O artista visual Dalton Paula, 42, tem conquistado cada vez mais reconhecimento. Dessa vez, ele está com seu trabalho exposto na Bienal de Veneza, badalado evento que movimenta o circuito mundial das artes plásticas, na Itália. A 60ª Exposição Internacional de Arte – La Biennale di Venezia, curada por Adriano Pedrosa, se inicia neste sábado, 20, e se estende até 24 de novembro de 2024, nos espaços Arsenale e Giardini, na cidade das águas.
Dalton, que é representado pela Cerrado Galeria, situada no Setor Sul, recebe um jantar com a finalidade de homenageá-lo. A solenidade ocorre no Chiostro dell’Abbazia della Misericordia, antigo edifício religioso que, há anos, passou a ser utilizado para acolher artistas da bienal. O evento, realizado em parceria com James Fuentes, Galeria Jaqueline Martins e Sé Galeria, ainda condecora Jota Mombaça e Manauara Clandestina.
A Bienal destaca, neste ano, pessoas que são, vamos dizer assim, outsiders no universo da arte. Dessa vez, a curadoria é liderada por um brasileiro, o diretor do Museu de Arte de São Paulo (Masp), Adriano Pedrosa. Ele, aliás, faz história por ser o primeiro curador latino-americano a comandar da exposição. O evento tem como foco a produção de artistas de diversas origens, gerando visibilidade a grupos que antes eram marginalizados.
Dalton se destaca com pinturas que promovem a visibilidade de personalidades negras até então não representadas pela história visual. Para a 60ª edição da Bienal, o artista expõe as obras “Chico Rei”, “Nã Agotimé”, “Pacífico Licutan”, “Tereza de Benguela” e “Ganga Zumba”, personagens já retratados anteriormente pelo artista entre os anos de 2020 e 2022, que retornam em pinturas de grandes formatos com os personagens em corpo inteiro.
Brasiliense radicado em Goiânia, onde está à frente do ateliê e escola de artes Sertão Negro, Dalton ultrapassou as fronteiras brasileiras. Ele está com obras em coleções importantes, como as do Museum of Modern Art (MoMA) de Nova York, da Pinacoteca de São Paulo e do Masp. Decolonial e antirracista, as obras criadas por ele recebem elogios lá fora.

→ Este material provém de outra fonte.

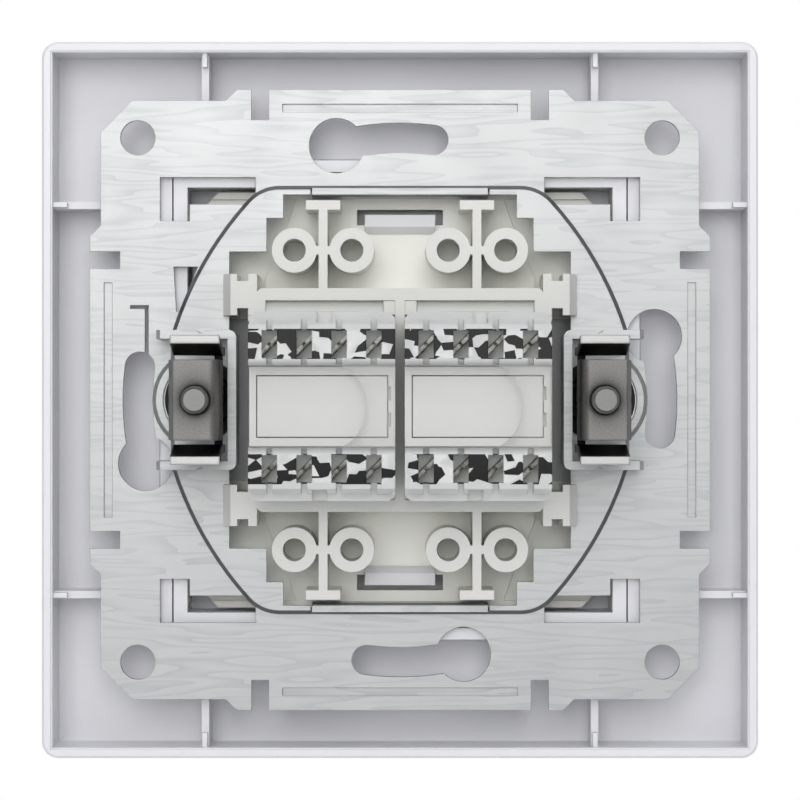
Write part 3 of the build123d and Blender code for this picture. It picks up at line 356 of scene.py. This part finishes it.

Com o Sertão Negro, o artista se saiu premiado com o Soros Arts Fellowship, que é concedido pela Open Society Foundation. O ateliê fica na região Norte de Goiânia, num bosque. Moldado pela natureza, de imediato, olha-se os viveiros de plantas. Poucos passos à frente já se entra no quintal, onde é possível ver um espaço pequeno aberto: é ali que rolam os almoços e lanches coletivos. Até chegar ao ateliê propriamente dito, há muitas árvores.
Foi nesse espaço que Dalton criou parte considerável dos quadros expostos no Masp, em São Paulo, no ano de 2022. “Retratos Brasileiros” teve 30 pinturas, técnica que conta com vasta tradição nas artes ocidentais, ou seja, vinculada às elites. Ele retratou artistas ou intelectuais negros, caso de Machado de Assis ou Lima Barreto, cuja tela ilustrou o livro “Triste visionário”, da imortal da Academia Brasileira de Letras (ABL) Lilia Schwarcz.
Segundo o artista, num texto publicado no site do Masp, as imagens foram construídas pela ficção. Se num primeiro instante o que lhe guiava era a necessidade em dar rosto aos personagens, na sequência, Paulo quis encontrar inspiração nos rostos de “pessoas quilombolas, mais velhas, benzedeiros, raizeiras, lideranças, jovens, mestres griôs, como se estivesse tentando alcançar uma raiz mais profunda”. Foi reverenciado pela crítica.
Dalton parte, em suas criações artísticas, por uma leitura emancipatória da sociedade brasileira. Como um antropólogo, compreende a relevância de diferentes povos para a formação da identidade nacional, a exemplo dos terreiros, quilombos, subúrbios e festejos tradicionais. Isso tudo descamba para o quilombo-escola do artista, no qual há ações artístico-educativas para fortalecer o senso comunitário – num espaço de emancipação.
Nas obras expostas no Masp, que podem ser consultadas no site do museu ou visitadas no acervo de lá, os cabelos eram pintados com folhas de ouro. Pensando na tradição ocidental da pintura, é uma sinalização para se distinguir os santos daqueles que são meramente mortais. Hoje, para se ter ideia, cada retrato dele não sai por menos de 20 mil dólares.
Em Goiânia, o artista é representado pela Cerrado Galeria e, recentemente, foi agraciado com o prêmio Chanel para as artes. “Ganhá-lo é uma validação do meu trabalho”, diz o artista, que trabalhava 12 anos como bombeiro e, nas horas vagas, dedicava-se a estudar arte.